The case centred around the issue of the freeholders’ obligation to maintain and ensure the property remained in “good and substantial repair” and the leaseholders’ obligation to pay for that maintenance.

There were four main considerations for the Tribunal:

  1. Does the lease enable the freeholder to recover the cost of the Waking Watch through the service charge; this effectively was a contractual matter?
  2. Should the costs of the Waking Watch be taken into account in determining the service charge?
  3. Does the “Waking Watch” become a Qualifying Long-Term Agreement under S20 of the 1985 Act?
  4. Was the freeholder entitled to bring the application?

The Tribunal dealt with the issues in a structured manner:

Was the Waking Watch “reasonably incurred?

The Tribunal was satisfied that a Waking Watch was expenditure that was reasonably incurred and that the Greater Manchester and Fire Rescue Service is a competent authority to direct the freeholder to comply with statute. While the applicant was not specifically directed to provide a Waking Watch, this was the mechanism chosen to comply with the Fire safety order and Fire Service Action Plan.

Should the cost of the Waking Watch be included in the service charge?

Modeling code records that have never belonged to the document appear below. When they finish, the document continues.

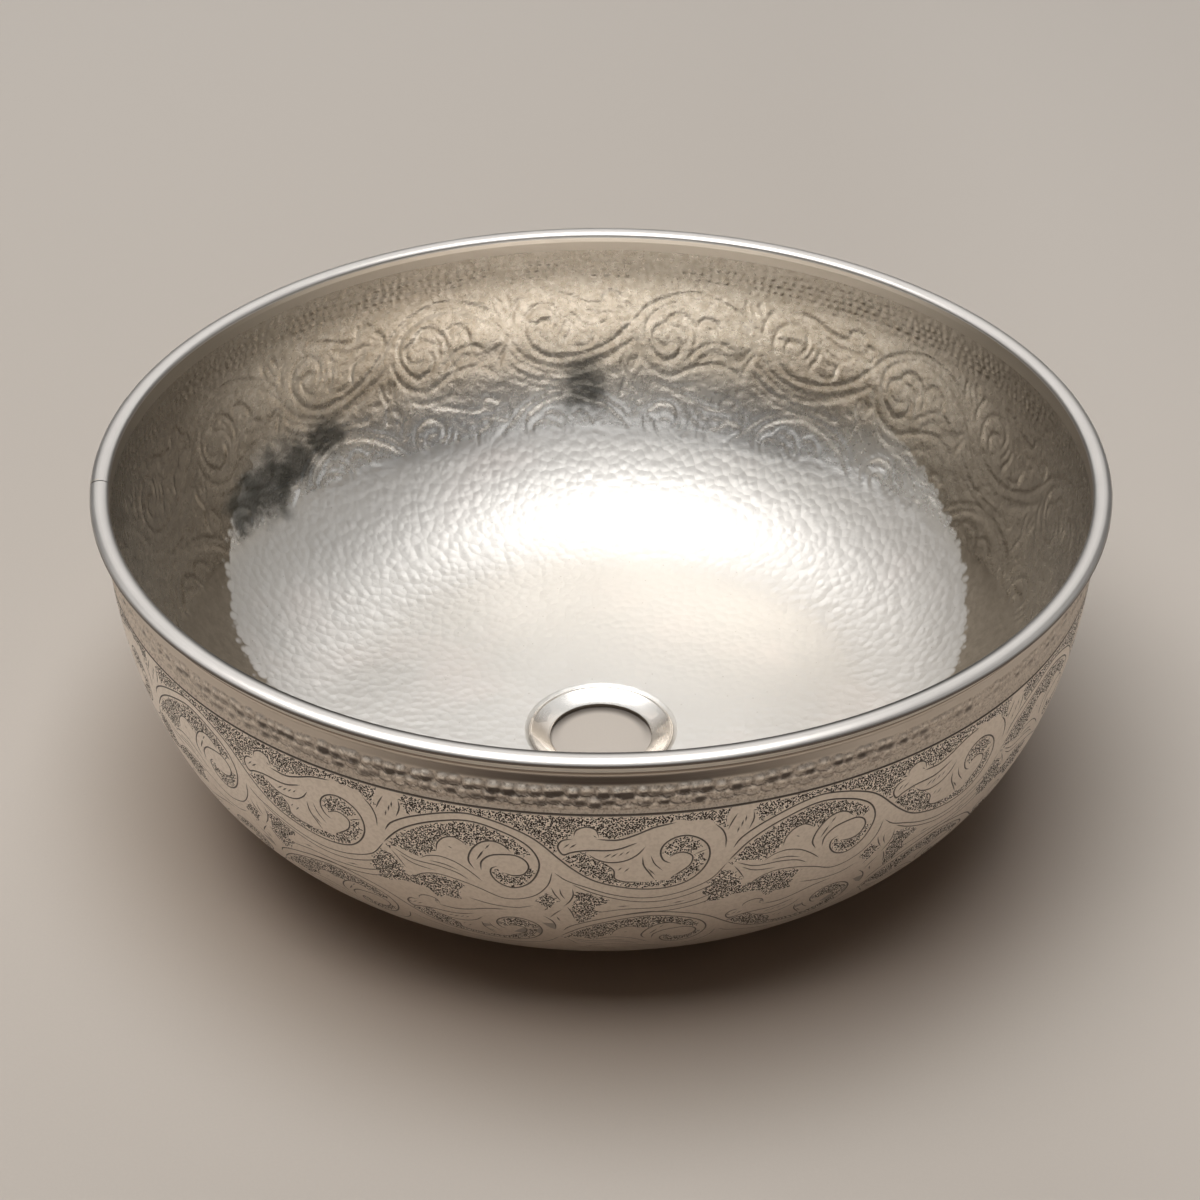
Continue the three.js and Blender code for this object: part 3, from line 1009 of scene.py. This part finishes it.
def makeEngravedWall():
    points, faces, depth, cut, faceCut, faceGround = engraveRepeat()
    count = drawing["repeats"]
    merged, mergedFaces, first = mergeRepeats(points, faces)
    depth, cut = np.tile(depth, count)[first], np.tile(cut, count)[first]
    print("engraved field:", len(merged), "points and", len(mergedFaces), "triangles")

    degrees, drop = warpRepeats(merged[:, 0], merged[:, 1])
    columns = engraved["columns"]
    ringTurns = repeatStart + turns(columns)
    reach = engraved["footReach"]
    plainRows = np.arange(drawing["end"] + engraved["rowGap"], lastDrop - reach - 2, engraved["rowSpacing"])
    footRows = np.linspace(lastDrop - reach, lastDrop - 0.01, engraved["footRows"])
    backDrops = [lastDrop - 0.01, *np.linspace(lastDrop - 9, 0.0, engraved["backRows"])]
    border = [outside.points(ringTurns, level, -deep) for level, deep in engraved["borderCut"]]

    # order: field, rows below it, back of the sheet from the hole up, border cut
    rings = outside.rings(ringTurns, [*plainRows, *footRows]) + middle.rings(ringTurns, backDrops) + border
    starts = (len(merged) + np.arange(len(rings)) * columns).tolist()
    faceList = mergedFaces.tolist()
    kinds = np.tile(np.where(faceCut, 2, np.where(faceGround, 1, 0)), count).tolist()
    for here in range(len(rings) - 1):
        strip = ringFaces(starts[here], columns, starts[here + 1], columns)
        kinds += [2 if here >= len(rings) - len(border) else 0] * len(strip)
        faceList += strip
    for level, other, kind in ((drawing["end"], starts[0], 0), (engraved["top"], starts[-1], 2)):
        edge = np.where(np.abs(merged[:, 1] - level) < 1e-3)[0]
        around = np.mod(merged[edge, 0] - repeatStart + 0.01, fullTurn)
        order = np.argsort(around)
        strip = zipRings(edge[order], around[order], other + np.arange(columns), turns(columns))
        kinds += [kind] * len(strip)
        faceList += strip
    places = [outside.points(degrees, drop, -depth)] + rings
    piece = finishMesh("engravedWall", places, faceList, softAngle, kinds)
    shadeEngraving(piece, degrees, drop, cut, ringTurns, plainRows)
    rideAs(piece, "hammered_shell", "basin_shell")
    return piece


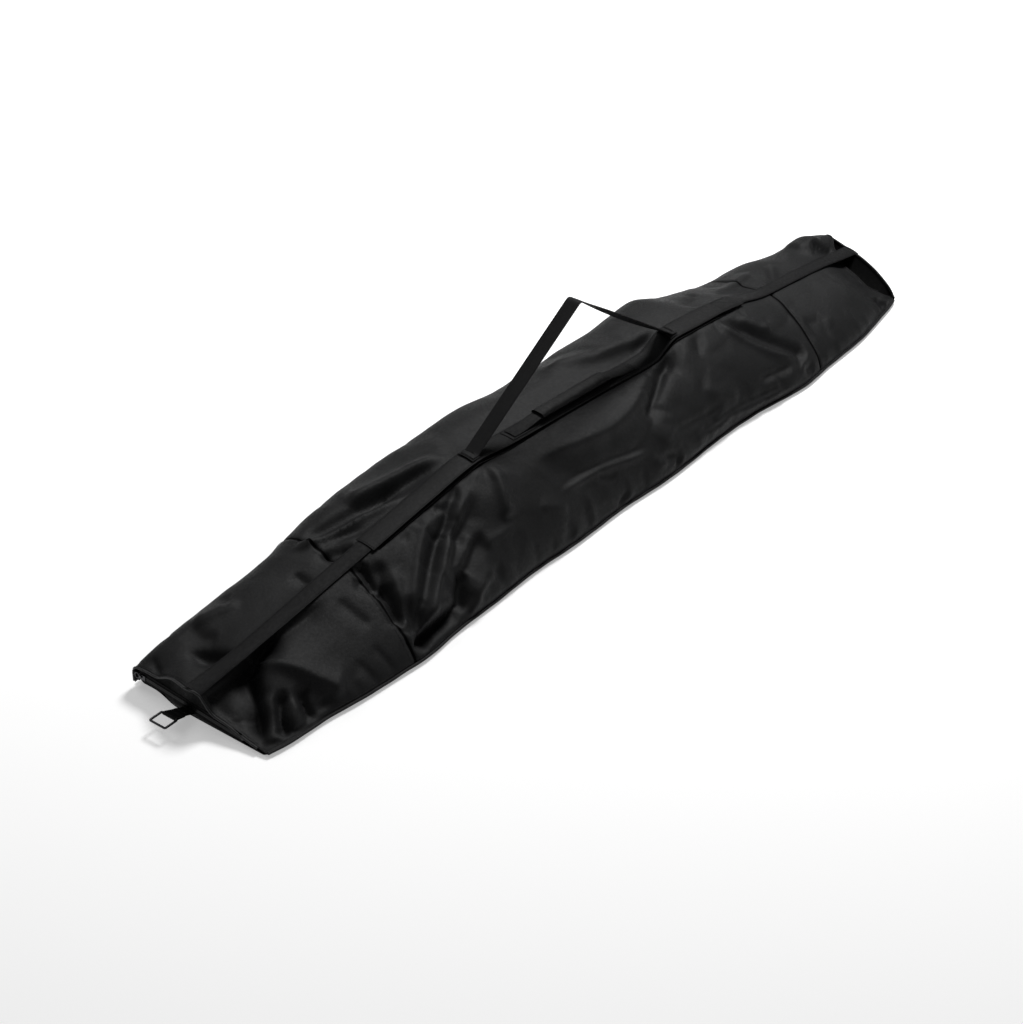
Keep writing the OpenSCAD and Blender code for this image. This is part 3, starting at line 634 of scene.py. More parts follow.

The Tribunal agreed with the applicant that the cost of providing the Waking Watch is recoverable from the lessees of the property as part of the service charge pursuant to the provisions of the lease.

Did s.20 apply?

The Tribunal agreed that the Waking Watch was not a Qualifying Long-Term Agreement (QLTA). The freeholder issued a fresh purchase order each month to instruct the supplier for the month ahead and successfully argued that this was not a rolling month-to-month contract.

Were the proceedings appropriate?

Finally, on costs, the Tribunal decided the applicant was entitled to bring proceedings to establish its entitlement to recover these costs through the service charge and thus the Tribunal did not award costs against the applicant.

From a case centric and lease analysis this decision offers no surprises. It is useful to see the first specific guidance from the FTT but, as always, the approach should start with the liability outlined in the lease and what measures are reasonable in the circumstances. It is also worth remembering that this decision will not be binding on other decisions.

However, with some leasehold commentators suggesting there are around 200 blocks under scrutiny following cladding concerns, we wait to see the approach not just from the FTT but also from Government.

The Association of Residential Managing Agents (ARMA)has lobbied Government to understand the time sensitive costs and the burden it could place on leaseholders.

To avoid safety being compromised whilst lengthy legal battles are fought, ARMA’s proposal is that Government provide an interest-free loan to leaseholders to cover the cost of this work.

There is no dismissing the impact on leaseholders of a bill of this nature but this seems far bigger than the usual freeholder vs leaseholder liability debate.  Should we be looking for a longer-term and more wide-reaching resolution to change building regulations and require ongoing developer responsibility?  With more FTT cases expected and continued debate on cladding risk liability and payment this difficult topic is expected to be at the top of the leasehold agenda for some time.